An amorphous hierarchical MnO2/acetylene black composite with boosted rate performance as an anode for lithium-ion batteries

Abstract

Amorphization is considered to be an effective way to enhance the electrochemical performances of electrode materials due to the existence of isotropy and numerous defects. Herein, an amorphous hierarchically structured MnO₂/acetylene black (a-MnO₂/AB) composite is successfully fabricated via a redox method and subsequent mechanical ball milling. The a-MnO₂/AB composite is composed of approximately 300 nm flower-like amorphous MnO₂ submicron spheres and acetylene black particles with a diameter of about 50 nm.

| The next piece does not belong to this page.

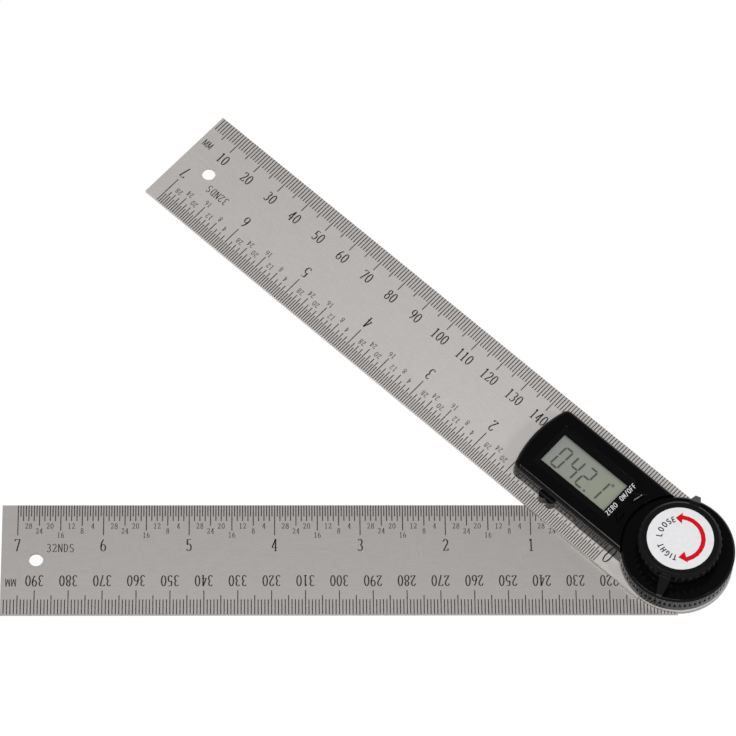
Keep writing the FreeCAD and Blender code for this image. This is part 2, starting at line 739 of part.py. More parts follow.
def build_key(label, mirror):
    """A triangular push key with a collar under the roof and a stem over its switch dome."""
    body = keep(new_body(label, UPPER))
    collar_top = f"({BOX_CEILING} - panel_gap)"
    collar = sketch_on(body, label + "_collar", f"{collar_top} - key_collar_thickness")
    add_outline(collar, key_corners(mirror, "key_collar"))
    pad(body, collar, "key_collar_thickness")
    cap = sketch_on(body, label + "_cap", collar_top)
    add_outline(cap, key_corners(mirror, "key_fit"))
    pad(body, cap, f"{BOX_TOP} - {collar_top}")
    crown = sketch_on(body, label + "_crown", BOX_TOP)
    add_outline(crown, key_corners(mirror, "key_fit"))
    pad(body, crown, "key_rise", taper="-key_bevel_angle")
    stem = sketch_on(body, label + "_stem", f"{BOARD_TOP} + dome_height")
    x, y = key_middle(mirror)
    add_rectangle(stem, f"{x} - key_stem_width / 2", f"{x} + key_stem_width / 2",
                  f"{y} - key_stem_width / 2", f"{y} + key_stem_width / 2")
    pad(body, stem, f"{collar_top} - key_collar_thickness - {BOARD_TOP} - dome_height")


def build_dome(label, mirror):
    dome = document.addObject("Part::Cone", label)
    dome.Label = label
    bind(dome, "Radius1", "dome_radius")
    bind(dome, "Radius2", "dome_top_radius")
    bind(dome, "Height", "dome_height")
    place_in_upper_frame(dome, *key_middle(mirror), BOARD_TOP)
    return keep(dome)


def place_in_upper_frame(item, x, y, z):
    """Places a Part primitive at a point that is given in the upper rule's own frame."""
    turn = "(opening_angle * 1 deg)"
    place(item, UPPER)
    bind(item, "Placement.Base.x", f"({x}) * cos{turn} + ({y}) * sin{turn}")
    bind(item, "Placement.Base.y", f"({y}) * cos{turn} - ({x}) * sin{turn}")
    bind(item, "Placement.Base.z", z)


def build_contacts():
    """Spring leaves for the cell: one behind its rim, one on its upper face."""
    rim = "cell_radius - cell_y + contact_gap"
    low = "-cell_x - contact_width / 2"
    positive = keep(new_body("positive_contact", UPPER))
    leaf = sketch_on(positive, "positive_leaf", f"{CELL_UNDERSIDE} + contact_gap")
    add_rectangle(leaf, low, f"{low} + contact_width", rim, f"{rim} + contact_thickness")
    pad(positive, leaf, f"{BOARD_UNDERSIDE} - {CELL_UNDERSIDE} - contact_gap")
    foot = sketch_on(positive, "positive_foot", f"{BOARD_UNDERSIDE} - contact_thickness")
    add_rectangle(foot, low, f"{low} + contact_width", rim, BOARD_HALF_WIDTH)
    pad(positive, foot, "contact_thickness")
    keep(block("negative_contact", low, "contact_width", "-cell_y - contact_width", "contact_width",
               f"{BOARD_UNDERSIDE} - contact_thickness", "contact_thickness", UPPER))


# ---------------------------------------------------------------- screws

def build_screw(name, x, y):
    """A countersunk screw, head down in the rule: a cone with the shank rising out of it."""
    head = document.addObject("Part::Cone", name + "_head")
    bind(head, "Radius1", SCREW_HEAD_RADIUS)
    bind(head, "Radius2", "screw_radius")
    bind(head, "Height", "blade_thickness")
    shank = document.addObject("Part::Cylinder", name + "_shank")
    bind(shank, "Radius", "screw_radius")
    bind(shank, "Height", "blade_thickness + screw_length - screw_clearance")
    place_in_upper_frame(head, x, y, UPPER_UNDERSIDE)
    place_in_upper_frame(shank, x, y, UPPER_UNDERSIDE)
    screw = document.addObject("Part::Fuse", name)
    screw.Base = head
    screw.Tool = shank
    return screw


def build_screws():
    group = document.addObject("Part::Compound", "housing_screws")
    group.Label = "housing_screws"
    group.Links = [build_screw(f"housing_screw_{name}", x, y)
                   for name, (x, y) in zip(("far", "near"), housing_screw_places())]
    keep(group)


# ---------------------------------------------------------------- battery drawer

def build_battery_drawer():
    body = keep(new_body("battery_drawer", UPPER))
    depth = f"{CELL_TOP} - {DRAWER_UNDERSIDE}"
    front = sketch_on(body, "drawer_front_half", DRAWER_UNDERSIDE)
    add_rectangle(front, f"-cell_x - {DRAWER_RADIUS}", f"-cell_x + {DRAWER_RADIUS}",
                  f"-{DRAWER_FRONT}", "-cell_y")
    pad(body, front, depth)
    back = sketch_on(body, "drawer_back_half", DRAWER_UNDERSIDE)
    add_circle(back, DRAWER_RADIUS, "-cell_x", "-cell_y")
    pad(body, back, depth)
    for name, side in (("left", "-"), ("right", "+")):
        grip = sketch_on(body, "drawer_grip_" + name, DRAWER_UNDERSIDE)
        add_circle(grip, "grip_radius", f"-cell_x {side} grip_spacing / 2", f"-{DRAWER_FRONT}")
        pad(body, grip, depth)
    cup = sketch_on(body, "cell_cup", CELL_TOP)
    add_circle(cup, "cell_radius + cell_clearance", "-cell_x", "-cell_y")
    pocket(body, cup, "cell_thickness")
    gap = sketch_on(body, "drawer_back_gap", CELL_TOP)
    add_rectangle(gap, f"-cell_x - {DRAWER_RADIUS}", f"-cell_x + {DRAWER_RADIUS}",
                  "drawer_open_back - cell_y", f"{DRAWER_RADIUS}")
    pocket(body, gap, "cell_thickness")


def build_coin_cell():
    """A coin cell: a can with a slightly smaller cap on its upper face."""
    body = keep(new_body("coin_cell", UPPER))
    can = sketch_on(body, "cell_can", CELL_UNDERSIDE)
    add_circle(can, "cell_radius", "-cell_x", "-cell_y")
    pad(body, can, "cell_thickness - cell_step")
    cap = sketch_on(body, "cell_cap", CELL_UNDERSIDE)
    add_circle(cap, "cell_radius - cell_rim", "-cell_x", "-cell_y")
    pad(body, cap, "cell_thickness")


# ---------------------------------------------------------------- lock knob

def build_lock_knob():
    body = keep(new_body("lock_knob", KNOB))
    section = sketch_on(body, "knob_section", plane="XZ")
    shoulder = f"{KNOB_UNDERSIDE} + knob_skirt_height"
    add_outline(section, [
        ("0", KNOB_BORE_TOP), ("stud_radius + stud_hole_clearance", KNOB_BORE_TOP),
        ("stud_radius + stud_hole_clearance", KNOB_UNDERSIDE), ("knob_skirt_radius", KNOB_UNDERSIDE),
        ("knob_skirt_radius", shoulder), ("knob_radius", shoulder),
        ("knob_radius", f"{KNOB_TOP} - knob_cap_chamfer"),
        ("knob_radius - knob_cap_chamfer", KNOB_TOP), ("label_radius + window_clearance", KNOB_TOP),
        ("label_radius + window_clearance", LABEL_SEAT), ("0", LABEL_SEAT)])
    revolve(body, section)
    tooth = sketch_on(body, "tooth_gap", shoulder)
    add_notch(tooth, "knob_radius", "tooth_gap_depth", "tooth_gap_width")
    gap = pocket(body, tooth, "knob_height - knob_skirt_height - knob_cap_height", upwards=True)
    repeat_about_pivot(body, gap, "tooth_count")
    build_wings(body)
    nut_seat = sketch_on(body, "insert_seat", KNOB_UNDERSIDE)
    add_hexagon(nut_seat, "insert_half_flats")
    pocket(body, nut_seat, "insert_sink + insert_length", upwards=True)


def build_wings(body):
    """Two opposite finger wings: waisted in plan, and falling from a knee down to a narrow tip."""
    knee_top = f"({KNOB_TOP} - wing_knee_drop)"
    tip_top = f"({KNOB_UNDERSIDE} + wing_tip_height)"
    plan = sketch_on(body, "wing_plan", KNOB_UNDERSIDE)
    slope = sketch_on(body, "wing_slope", plane="XZ")
    for side in ("", "-"):
        ends = [(f"{side}wing_{part}", f"wing_{part}_width / 2") for part in ("root", "knee", "tip")]
        below = [(x, f"-{half_width}") for x, half_width in ends]
        add_outline(plan, below + ends[::-1])
        add_outline(slope, [(f"{side}wing_knee", knee_top), (f"{side}wing_tip", tip_top),
                            (f"{side}wing_tip", knee_top)])
    pad(body, plan, f"{knee_top} - {KNOB_UNDERSIDE}")
    cut = pocket(body, slope, "wing_knee_width")
    cut.Midplane = True


def build_knob_fittings():
    insert = keep(new_body("knob_insert", KNOB))
    hexagon = sketch_on(insert, "insert_outline", f"{KNOB_UNDERSIDE} + insert_sink")
    add_hexagon(hexagon, "insert_half_flats")
    add_circle(hexagon, "stud_radius + thread_clearance")
    pad(insert, hexagon, "insert_length")
    keep(ring("thrust_washer", "washer_radius", "stud_radius + washer_clearance",
              HEAD_TOP, "thrust_washer_thickness", KNOB))
    label = keep(new_body("knob_label", KNOB))
    disc = sketch_on(label, "knob_label_outline", LABEL_SEAT)
    add_circle(disc, "label_radius")
    pad(label, disc, "label_thickness")


# ---------------------------------------------------------------- build and write

build_lower_blade()
build_pivot_hub()
build_rotor()
build_upper_blade()
build_pivot_bush()
build_housing()
build_display()
build_circuit_board()
build_key("on_off_key", "")
build_key("zero_key", "-")
build_dome("on_off_dome", "")
build_dome("zero_dome", "-")
build_contacts()
build_screws()
build_battery_drawer()
build_coin_cell()
build_lock_knob()
build_knob_fittings()
document.recompute()

for item in document.Objects:
    if "Invalid" in item.State or "Error" in item.State:
        raise RuntimeError(f"{item.Name} failed to compute: {item.State}")
for piece in pieces:
    if piece.Shape.isNull() or not piece.Shape.isValid():
        raise RuntimeError(f"{piece.Label} has no valid shape")

os.makedirs("parts", exist_ok=True)
for piece in pieces:
    piece.Shape.exportStep(f"parts/{piece.Label}.step")
    print(f"{piece.Label}: {len(piece.Shape.Solids)} solid(s), {piece.Shape.Volume:.1f} mm3")
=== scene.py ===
"""Looks of the digital angle rule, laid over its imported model: engraved scales on the two rules,
the liquid crystal display and its window lettering, the lock knob's label, and every finish.

All sizes are in metres, in the model's own frame. Engraved and printed marks are flat meshes that
lie just over the surface that carries them. Three shapes are added to the model: a skin over the
housing's far end, the slim ribs on the keys and the rounded faces of the knob's teeth.
"""

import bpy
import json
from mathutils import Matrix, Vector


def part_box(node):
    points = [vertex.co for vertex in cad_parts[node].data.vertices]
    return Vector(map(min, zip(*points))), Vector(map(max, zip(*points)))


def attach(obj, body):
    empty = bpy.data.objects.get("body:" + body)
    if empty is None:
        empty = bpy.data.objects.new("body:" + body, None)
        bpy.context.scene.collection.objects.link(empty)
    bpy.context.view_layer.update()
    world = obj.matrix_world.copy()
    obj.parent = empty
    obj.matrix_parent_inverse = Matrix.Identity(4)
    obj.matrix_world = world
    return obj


bl_info = {
    "name": "Digital angle rule finishes",
    "version": (1, 0, 0),
    "blender": (4, 5, 0),
    "location": "View3D > Sidebar > Angle rule",
    "description": "Adds the scales, display, label and finishes of a digital angle rule",
    "category": "Object",
}

import json
import math
from functools import partialmethod

import bmesh
import bpy
from bpy.props import FloatProperty, FloatVectorProperty, IntProperty, PointerProperty, StringProperty
from bpy.types import Operator, Panel, PropertyGroup
from mathutils import Matrix, Vector

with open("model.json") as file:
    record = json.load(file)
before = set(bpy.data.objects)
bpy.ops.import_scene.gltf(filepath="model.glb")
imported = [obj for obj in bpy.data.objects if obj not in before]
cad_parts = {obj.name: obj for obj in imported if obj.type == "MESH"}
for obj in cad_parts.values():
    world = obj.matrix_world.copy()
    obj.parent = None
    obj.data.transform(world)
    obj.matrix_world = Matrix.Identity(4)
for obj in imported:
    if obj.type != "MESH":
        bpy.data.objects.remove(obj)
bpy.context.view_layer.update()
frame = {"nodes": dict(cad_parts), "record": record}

MM = 0.001
INCH = 25.4 * MM
MARK_LIFT = 0.02 * MM
BRASS = (0.72, 0.52, 0.22)

mounts = {mount["name"]: mount for mount in frame["record"]["mounts"]}
upper_hole = mounts["upper_hanging_hole"]["pos_m"]
OPENING_ANGLE = math.atan2(upper_hole[1], -upper_hole[0])
RULE_LENGTH = -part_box("lower_blade")[0].x
RULE_HALF_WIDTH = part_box("lower_blade")[1].y
HEAD_WALL = 3 * MM
HEAD_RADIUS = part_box("rotor_disc")[1].x + HEAD_WALL


# ---- shader building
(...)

The a-MnO₂/AB electrode exhibits an initial coulombic efficiency of 73.2%, excellent rate capabilities of 318 mA h g⁻¹ at 9.6 A g⁻¹, and high specific capacity retention of 1300 mA h g⁻¹ after 300 cycles at 1 A g⁻¹. The amorphous structure can provide more channels for rapid lithium-ion transmission due to the disorder and defects, and the ion-diffusion coefficient (∼5 × 10⁻⁷ cm² s⁻¹) is higher than those of crystalline materials. Due to the strong interactions (Mn–O–C bonds) between MnO₂ and AB as a result of the ball milling, the composite shows low charge transport resistance and small volume changes during the discharging/charging process. This work provides a facile route for the construction of amorphous hierarchically structured Mn-based oxides as anodes for lithium-ion batteries (LIBs).